Wiktor y Zula se conocen en la Polonia de posguerra, es 1949, y se enamoran para siempre. El destino les llevará dando bandazos por Europa y por el tiempo, pero dentro de ellos el amor permanecerá firme.
Una noche de 1954 en París, después de una actuación en un club con su grupo de jazz, Wiktor toma un taxi y va a un bar. Y espera. Espera mirando a la puerta que no se abre, espera fumando, espera pidiendo otra copa a la camarera que limpia y le advierte de que están cerrando.
-Entre usted y yo: si no ha venido ya, es que no va a venir -dice la mujer.
En ese momento se abre la puerta y aparece Zula. Viste de negro. Se sientan y hablan. Ella se va de París al día siguiente.
-¿Estás con alguien? -pregunta.
-Sí -contesta Wiktor.
-Yo también.
-¿Y eres feliz?
Zula baja los ojos y desvía la mirada. Un rato después él la acompaña al hotel y caminan por las calles empedradas de esa noche parisina. Se despiden con un casto beso en un cruce. Ella se aleja por la calle pero de pronto se vuelve y deshace el camino para llegar hasta él de nuevo. Se abrazan fuertemente y se funden en un beso. Ella le empuja para romper ese abrazo y se va corriendo. Hay un dolor oculto. El eco de sus tacones resuena entre los edificios.
Más tarde Wiktor se tumbará en una cama donde le espera el cuerpo de otra mujer que hace preguntas. Y él dirá:
-He estado con la mujer de mi vida.
Vuelven a encontrarse en París y es 1959. Les vemos caminar de nuevo por esas calles, ahora es de día, ella sujeta un bolso con las dos manos, él porta una maleta. Ella está casada con un siciliano, pero eso da igual. Son detalles sin importancia.
-Lo importante es que tú no estás casado-dice Zula.-… ¿o sí lo estás?
Él niega y la abraza y recuperan ese intenso beso que dejaron a medias una noche de 1954.
-Te he estado esperando –reconoce Wiktor.
A partir de aquí París es una fiesta. Navegan por el Sena observando las criaturas nocturnas que pueblan las orillas, ella canta en su club y en su buhardilla, Wiktor fuma constantemente y se aman esperando que el viento siga soplando a su favor.
Todo esto sucede en una película conmovedora, “Cold war”, del director polaco Pawel Pawlikowski, calificada desde su estreno como obra maestra.
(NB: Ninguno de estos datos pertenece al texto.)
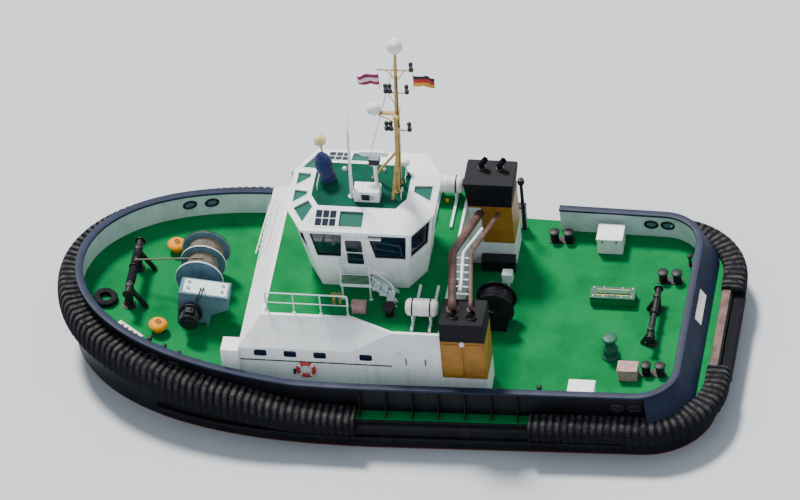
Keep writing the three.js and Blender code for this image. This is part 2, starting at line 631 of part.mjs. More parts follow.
function addBoatDeckGear() {
  const foot = BOAT_FLOOR + GAP;
  const line = [4000, 3050, 2100, 1150];
  const y = 3120;
  const posts = line.map((x) => rod([x, y, foot], [x, y, foot + 900], 25, 6));
  const [fore, aft] = [line[0] + 25, line.at(-1) - 25];
  const bars = [450, 900].map((h) => rod([fore, y, foot + h], [aft, y, foot + h], 25, 6));
  const raft = { x: [-2060, -930], y: 3150, z: 4760, r: 320 };
  const runners = [-1180, -1810].map((x) => join(
    block([x - 45, x + 45], [1500, 3780], [foot, foot + 110]),
    block([x - 40, x + 40], [raft.y - 300, raft.y + 300], [foot, raft.z - 100])));
  const capsule = join(
    rod([raft.x[0] + 90, raft.y, raft.z], [raft.x[1] - 90, raft.y, raft.z], raft.r, 16),
    rod([raft.x[0], raft.y, raft.z], [raft.x[0] + 90, raft.y, raft.z], raft.r - 90, 16, raft.r),
    rod([raft.x[1] - 90, raft.y, raft.z], [raft.x[1], raft.y, raft.z], raft.r, 16, raft.r - 90));
  const buoy = turnedRing([[245, -50], [325, -50], [355, 0], [325, 50], [245, 50], [215, 0]], 18)
    .rotate([90, 0, 0]).translate([2610, HOUSE_HALF + 50 + GAP, 2440]);
  for (const [name, turned] of SIDES) {
    piece(`${name}_rail`, 'inside', turned(join(posts, bars)));
    piece(`${name}_raft`, 'white', turned(join(runners, capsule)));
    piece(`${name}_lifebuoy`, 'red', turned(buoy));
  }
}

// What stands on the wheelhouse roof

const HALYARD = { x: [-1290, -90], r: 12 };

function addRoofGear() {
  const roof = place(0, 0, ROOF_Z + GAP);
  const headZ = 6550;
  const legs = [-220, 220].map((y) => rod([-430, y, 0], [-600, y, 3500], 60, 8));
  const rungs = [400, 800, 1200, 1600, 2000, 2400, 2800, 3200].map((z) =>
    rod([-430 - z * 0.0486, -220, z], [-430 - z * 0.0486, 220, z], 28, 6));
  const stays = [[560, -400, 0], [-300, 640, 220], [-300, -640, -220]].map(([x, y, top]) =>
    rod([x, y, 0], [-515, top, 1750], 45, 6));
  const pole = rod([-600, 0, 3400], [-750, 0, headZ - 100], 75, 10, 50);
  const collar = block([-690, -510], [-290, 290], [3440, 3540]);
  const yards = [
    // height, from X, to X
    [2700, -1050, -150], [4450, -1080, -240], [5500, -1330, -50],
  ].map(([z, x0, x1]) => rod([x0, 0, z], [x1, 0, z], 30, 6));
  const bracket = block([-605, 250], [-60, 60], [3450, 3510]);
  const lowYard = block([-640, -520], [-230, 230], [2660, 2740]);
  const halyards = HALYARD.x.map((x) => rod([x, 0, 4560], [x, 0, 5480], HALYARD.r, 6));
  const lanterns = [
    // X, Z of each lantern's foot
    [-1000, 2700], [-200, 2700], [-350, 2700], [-1030, 4450], [-290, 4450], [-440, 4450], [-1250, 5500],
  ].map(([x, z]) => rod([x, 0, z], [x, 0, z + 270], 65, 8));
  const domes = [domeBody(270).translate([-750, 0, headZ - 120]), domeBody(240).translate([190, 0, 3500])];
  const mast = join(legs, rungs, stays, pole, collar, yards, bracket, lowYard, halyards, lanterns, domes);
  piece('mast', 'yellow', above(mast), roof);

  const radar = place(350, 0, 0, 0, roof);
  piece('radar_pedestal', 'white', join(rod([0, 0, 0], [0, 0, 1100], 70, 12),
    block([-180, 180], [-150, 150], [1080, 1380]), rod([0, 0, 0], [0, 0, 30], 170, 12)), radar);
  piece('radar_scanner', 'white', join(rod([0, 0, 1380 + RUNNING_GAP], [0, 0, 1470], 70, 16),
    block([-500, 500], [-75, 75], [1460, 1620])), radar);

  const cover = turned([[0, -90], [300, -90], [340, 200], [340, 760], [280, 1050], [140, 1240], [0, 1280]],
    16);
  piece('compass_cover', 'blue', above(cover.rotate([0, 11, 0])).translate([2060, -210, 0]), roof);
  const [lampX, lampY, lampZ] = [2310, -620, 1480];
  piece('searchlight', 'cream', join(rod([lampX, lampY, 0], [lampX, lampY, lampZ - 150], 40, 8),
    turned([[0, -180], [130, -180], [195, -60], [200, 200], [0, 200]], 16).rotate([0, 90, 0])
      .translate([lampX, lampY, lampZ]),
    block([lampX - 50, lampX + 50], [lampY - 60, lampY + 60], [lampZ - 220, lampZ - 100])), roof);
  piece('pole_aerial', 'white', above(join(rod([1150, 560, 0], [1090, 500, 3000], 65, 10, 45),
    rod([1092, 502, 2950], [940, 450, 4100], 16, 6))), roof);
  const flag = (x0, x1) => block([x0, x1], [-12, 12], [4780, 5280]);
  const off = HALYARD.r * Math.cos(Math.PI / 6) + GAP;
  piece('house_flag', 'red', flag(HALYARD.x[1] + off, 700), roof);
  piece('ensign', 'red', flag(-2060, HALYARD.x[0] - off), roof);
}

// Foredeck: the group leans with the deck's rise

const foredeckX = (x) => (x - KNUCKLE_X) / Math.cos(Math.atan(DECK_SLOPE));
const WINCH = { x: 7100, axis: 980, flange: 850, starboard: -1350, port: 250 };

function addForedeck() {
  const fore = place(KNUCKLE_X, 0, DECK_Z + DECK_PLATE, -Math.atan(DECK_SLOPE));
  const winch = place(foredeckX(WINCH.x), 0, GAP, 0, fore);
  const { axis, flange } = WINCH;
  const [y0, y1] = [WINCH.starboard, WINCH.port];
  const stand = (y) => across([[-520, 0], [520, 0], [200, axis + 160], [-200, axis + 160]], y, y + 90);
  const bed = [-560, 470].map((x) => block([x, x + 90], [y0 - 190, 1500], [0, 120]));
  piece('winch_frame', 'machine', join(stand(y0 - 150), stand(y1 + 60), bed), winch);
  const disc = (y, w, r) => rod([0, y, axis], [0, y + w, axis], r, 20);
  const drum = join(disc(y0, 50, flange), disc(y1 - 50, 50, flange), disc(y0 + 700, 40, flange - 40),
    disc(y0, 700, 620), disc(y0 + 700, y1 - y0 - 700, 560),
    disc(y0 - 60 + RUNNING_GAP, y1 - y0 + 120 - 2 * RUNNING_GAP, 260));
  piece('winch_drum', 'machine', drum, winch);
  const box = across([[-550, 120 + GAP], [560, 120 + GAP], [560, 1400], [500, 1460], [-1200, 1460],
    [-1200, 900], [-550, 500]], 700, 1500);
  const bridge = rod([0, y1 + 150 + GAP, axis], [0, 720, axis], 150, 16);
  piece('winch_gearbox', 'machine', box.add(bridge), winch);
  piece('winch_motor', 'black', join(rod([60, 1500 + GAP, 760], [60, 2250, 760], 330, 16),
    rod([60, 1700, 760], [60, 1760, 760], 420, 16), rod([60, 2250, 760], [60, 2310, 760], 220, 12)), winch);

  const staple = place(foredeckX(9450), 0, GAP, 0, fore);
  const posts = [-1, 1].flatMap((s) => [rod([0, s * 950, 0], [0, s * 950, 1050], 150, 10),
    rod([-620, s * 950, 0], [0, s * 950, 800], 90, 8), rod([0, s * 950, 0], [0, s * 950, 40], 260, 12)]);
  const bar = join(rod([0, -1380, 900], [0, 1380, 900], 130, 10),
    [-1390, -60, 1340].map((y) => rod([0, y, 900], [0, y + 50, 900], 185, 10)));
  piece('tow_staple', 'black', above(join(posts, bar)), staple);
  const vent = turned([[0, 0], [170, 0], [170, 250], [330, 260], [340, 330], [260, 420], [0, 470]], 14);
  for (const [name, turned] of SIDES) {
    piece(`${name}_vent`, 'orange', turned(vent.translate([foredeckX(8250), 2050, GAP])), fore);
  }
  const tyre = turnedRing([[260, -90], [460, -90], [510, 0], [460, 90], [260, 90], [220, 0]], 20);
  piece('deck_tyre', 'rubber', tyre.translate([foredeckX(10250), 820, 90 + GAP]), fore);
}

// Lockers, bollards and the after deck

function addDeckGear() {
  const locker = block([-7450, -6550], [3560, 4360], [DECK_Z + DECK_PLATE + GAP, 2020]);
  for (const [name, turned] of SIDES) piece(`${name}_locker`, 'white', turned(locker));
  piece('roof_locker', 'white', block([130, 1030], [330, 850], [0, 470]).subtract(
    block([300, 560], [700, 900], [110, 330])), place(0, 0, ROOF_Z + GAP));

  const aft = place(0, 0, DECK_Z + DECK_PLATE + GAP);
  const hatch = { x: [-8210, -6640], y: [-1500, -930], h: 330 };
  piece('hatch_coaming', 'deck', block(hatch.x, hatch.y, [0, hatch.h]).subtract(
    block([hatch.x[0] + 60, hatch.x[1] - 60], [hatch.y[0] + 60, hatch.y[1] - 60], [60, 400])), aft);
  const lid = block([hatch.x[0] - 20, hatch.x[1] + 20], [hatch.y[0] - 20, hatch.y[1] + 20],
    [hatch.h + RUNNING_GAP, hatch.h + 60]);
  const ridge = block([-8000, -6850], [-1310, -1120], [hatch.h + 50, hatch.h + 110]);
  piece('hatch_lid', 'yellow', join(lid, ridge), aft);
  const capstan = place(-7700, 1550, 0, 0, aft);
  piece('capstan_base', 'green', turned([[0, 0], [340, 0], [340, 60], [260, 110], [250, 300], [0, 300]],
    16), capstan);
  const seat = 300 + RUNNING_GAP;
  piece('capstan_head', 'green', turned([[0, seat], [270, seat], [280, 360], [180, 480], [180, 680],
    [280, 800], [280, 880], [0, 900]], 16), capstan);
  const bitt = [-850, 850].flatMap((y) => [rod([-9050, y, 0], [-9050, y, 760], 130, 10),
    rod([-8700, y, 0], [-9050, y, 560], 75, 8)]);
  const bar = join(rod([-9050, -1300, 600], [-9050, 1300, 600], 110, 10),
    [-1310, -30, 1270].map((y) => rod([-9050, y, 600], [-9050, y + 40, 600], 165, 10)));
  piece('stern_bitt', 'black', above(join(bitt, bar)), aft);
  piece('vent_box', 'pink', block([-8780, -8120], [2300, 2800], [0, 480]), aft);

  const reel = place(-3480, 150, 0, 0, aft);
  const cheek = (y) => across([[-420, 0], [420, 0], [120, 1000], [-120, 1000]], y, y + 60);
  piece('reel_stand', 'black', join(cheek(-470), cheek(410), block([-420, 420], [-470, 470], [0, 50])),
    reel);
  const disc = (y, w, r) => rod([0, y, 900], [0, y + w, 900], r, 20);
  piece('rope_reel', 'black', join(disc(-350, 40, 720), disc(310, 40, 720), disc(-330, 660, 520),
    disc(-410 + RUNNING_GAP, 820 - 2 * RUNNING_GAP, 110)), reel);
}

// Thrusters and propellers

/** One screw blade: a twisted leaf from the boss to the tip, with the shaft along X. */
function blade(tip) {
  const rows = [
    // part of the tip's radius, chord, twist in degrees, half-thickness
    [0.17, 330, 62, 34], [0.45, 560, 38, 24], [0.75, 640, 25, 15], [0.93, 480, 20, 9], [1, 220, 18, 5],
  ];
  return loft(rows.map(([part, chord, twist, thick]) => {
    const turn = THREE.MathUtils.degToRad(twist);
    const [sin, cos] = [Math.sin(turn), Math.cos(turn)];
    return [[-1, 0], [-0.5, 0.8], [0.4, 1], [1, 0], [0.4, -1], [-0.5, -0.8]].map(([u, v]) => {
      const [along, over] = [u * chord / 2, v * thick];
      return [along * sin + over * cos, along * cos - over * sin, tip * part];
    });
  }));
}

function addThruster(name, side) {
  const unit = place(THRUSTER.x, THRUSTER.y * side, THRUSTER.shaft);
  const seat = THRUSTER.seat - THRUSTER.shaft - RUNNING_GAP;
  const alongX = (body) => body.rotate([0, -90, 0]);
  const pod = alongX(turned([[0, -720], [190, -640], [320, -380], [340, 150], [290, 520], [0, 520]], 16));
  const nozzle = alongX(turnedRing([[1080, 300], [1150, 270], [1235, 420], [1190, 1150], [1130, 1190],
    [1075, 760]], 20));
  const leg = join(rod([0, 0, 0], [0, 0, seat], 330, 16, 400),
    rod([0, 0, seat - 110], [0, 0, seat], 560, 20));
  const arms = join(block([-650, 0], [-90, 90], [1110, 1300]), block([-650, 60], [-70, 70], [-1200, -1100]),
    block([-120, 120], [-70, 70], [-1200, 0]));
  piece(`${name}_thruster`, 'hull', join(pod, nozzle, leg, arms), unit);
  const screw = place(-760, 0, 0, 0, unit);
  const face = -240 + RUNNING_GAP;
  const boss = alongX(turned([[0, face], [280, face], [250, 60], [150, 240], [0, 280]], 14));
  const blades = [0, 90, 180, 270].map((turn) => blade(1050).rotate([turn, 0, 0]));
  piece(`${name}_propeller`, 'bronze', join(boss, blades), screw);
}

addHull();
addEdge();
addHouse();
addFunnels();
addTowArch();
addWheelhouse();
addPlatforms();
addBoatDeckGear();
addRoofGear();
addForedeck();
addDeckGear();
addThruster('port', 1);
addThruster('starboard', -1);

export default tug;
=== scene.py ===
# %% [markdown]
# # A harbour tug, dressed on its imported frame
#
# The frame holds the tug's solids: hull, deckhouse, wheelhouse, winch and the rest, each where it belongs.
# This script keeps the solids whose shape is right, gives them real paint, and lays finer surfaces over the
# curved ones. Positions are metres: +X is forward, +Y is port, +Z is up, and the water lies at Z = 0.

# %% Load the frame
import math
import bpy
import numpy as np
from mathutils import Matrix, Vector


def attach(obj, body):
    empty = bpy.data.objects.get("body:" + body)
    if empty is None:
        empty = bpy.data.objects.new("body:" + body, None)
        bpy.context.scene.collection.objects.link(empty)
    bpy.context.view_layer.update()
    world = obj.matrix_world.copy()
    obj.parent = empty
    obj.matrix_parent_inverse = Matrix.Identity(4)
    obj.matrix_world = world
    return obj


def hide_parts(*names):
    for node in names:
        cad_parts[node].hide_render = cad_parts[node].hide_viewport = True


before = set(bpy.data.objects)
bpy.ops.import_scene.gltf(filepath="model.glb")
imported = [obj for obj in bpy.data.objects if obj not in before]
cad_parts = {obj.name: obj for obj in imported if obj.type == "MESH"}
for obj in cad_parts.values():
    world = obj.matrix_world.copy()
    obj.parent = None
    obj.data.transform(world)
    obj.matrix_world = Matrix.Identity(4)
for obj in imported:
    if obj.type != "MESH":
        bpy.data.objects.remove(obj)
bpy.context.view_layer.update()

PI = math.pi
HAIR = 0.0003   # the gap that keeps two faces apart

# %% [markdown]
# ## The camera
#
# The photograph looks down on the port side from high up and far away, a little from the stern, with the
# horizon turned. The camera stands on that line of sight. Its lens is longer, so that the tug fills the frame.

# %% The camera
TURN, HEIGHT, ROLL = math.radians(12.3), math.radians(43.0), math.radians(5.7)
DISTANCE = 347.0
PHOTO_FOCAL = 3000.0            # pixels, fitted to the tug's outline
CROP_WIDTH = 243.0              # pixels of the photograph that the tug fills
SENSOR = 36.0
AIM = Vector((0.0, 0.0, 1.2))
RISE = 2.35                     # the aim lies this far below the middle of the frame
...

No les cuento cómo termina porque eso no se hace, deben verla y dejarse herir por ella.
Todo el mundo sueña con ir a París, y los que han ido han visto un París propio que en nada se parece al de los demás. Su París. También yo tengo el mío y hoy les llevo a pasear por el barrio de Saint Germain des Prés. Lleno de restaurantes, chocolaterías, galerías de arte, tiendas de antigüedades y –lo que más me gusta- librerías, porque hay que dar al cuerpo los nutrientes necesarios para vivir. Por aquí callejeaba el dramaturgo Antonin Artaud, aquél que escribió eso de que “vivir no es otra cosa que arder en preguntas”.
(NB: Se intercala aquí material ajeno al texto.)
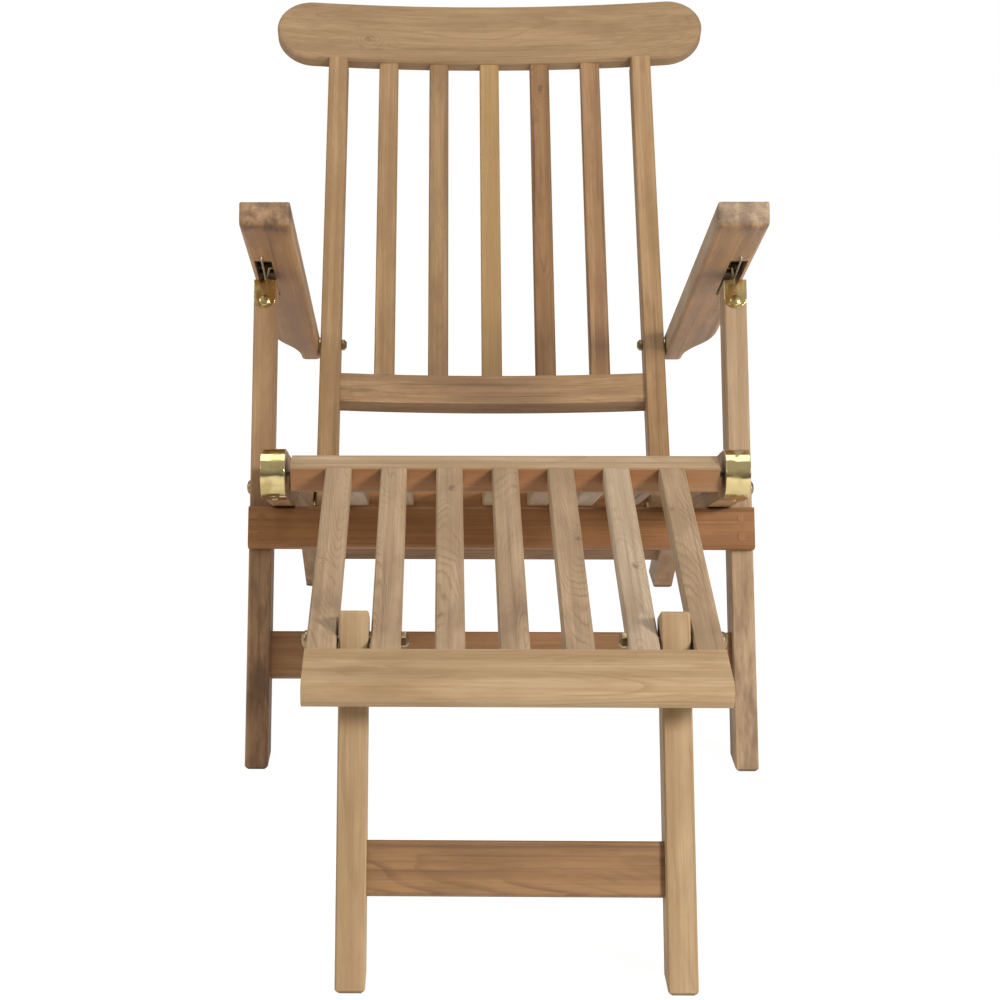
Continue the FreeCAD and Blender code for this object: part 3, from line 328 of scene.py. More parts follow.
def new_material(name: str) -> tuple[bpy.types.Material, Shader]:
    """Make an empty node material.

    Args:
        name: The material's name.

    Returns:
        The material and a shader helper on its tree.
    """
    material = bpy.data.materials.new(name)
    material.use_nodes = True
    material.node_tree.nodes.clear()
    return material, Shader(material.node_tree)


class NodeGroup:
    """A shader group that is built once and used by many materials."""

    name = ""
    inputs: tuple[str, ...] = ()
    outputs: tuple[str, ...] = ()

    def __init__(self) -> None:
        """Build the group; every input but the vector Place is a number, and so is every output."""
        self.tree = bpy.data.node_groups.new(self.name, "ShaderNodeTree")
        self.tree.interface.new_socket(name="Place", in_out="INPUT", socket_type="NodeSocketVector")
        for name in self.inputs:
            self.tree.interface.new_socket(name=name, in_out="INPUT", socket_type="NodeSocketFloat")
        for name in self.outputs:
            self.tree.interface.new_socket(name=name, in_out="OUTPUT", socket_type="NodeSocketFloat")
        shader = Shader(self.tree)
        entry = shader.add("NodeGroupInput")
        leave = shader.add("NodeGroupOutput")
        made = self.build(shader, {socket.name: socket for socket in entry.outputs})
        for name, socket in made.items():
            self.tree.links.new(socket, leave.inputs[name])

    def build(self, shader: Shader, given: dict[str, Socket]) -> dict[str, Socket]:
        """Fill the group.

        Args:
            shader: Helper on the group's tree.
            given: The group's inputs by name.

        Returns:
            The sockets to give out, by name.
        """
        raise NotImplementedError

    def use(self, shader: Shader, **values: float | Socket) -> bpy.types.NodeOutputs:
        """Add the group to a material.

        Args:
            shader: Helper on the material's tree.
            **values: Input name, with _ for spaces, to a number or a socket.

        Returns:
            The group's outputs.
        """
        named = {name.replace("_", " "): value for name, value in values.items()}
        return shader.add("ShaderNodeGroup", named, node_tree=self.tree).outputs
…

Mi París huele a crêpe y a flores, algunas mañanas hay niebla y siempre tiene, en el horizonte, el perfil de la torre Eiffel. No podría ser de otro modo. Por las calles galopa el amor aunque ya no sean los años del Telón de Acero. Ese amor, filmado en blanco y negro, es más amor aún.
Pawlikowski muestra un París donde suena un elegante jazz nocturno y las mujeres se suben a la barra a bailar con los zapatos de tacón ardiendo, agitando sus vestidos y su pelo, desbocadas por el ansia de vivir. La película cuenta la historia de sus padres y a ellos está dedicada. “Reivindica una época en la que la gente tenía tiempo de mirarse a los ojos y enamorarse. Ahora no sucede, hay demasiado ruido alrededor”, cuenta el director. Y cuánta razón tiene.
Háganse un favor: mírense a los ojos. Vuelvan a verse. Descúbranse de nuevo. Es posible que, esta vez, sea para siempre.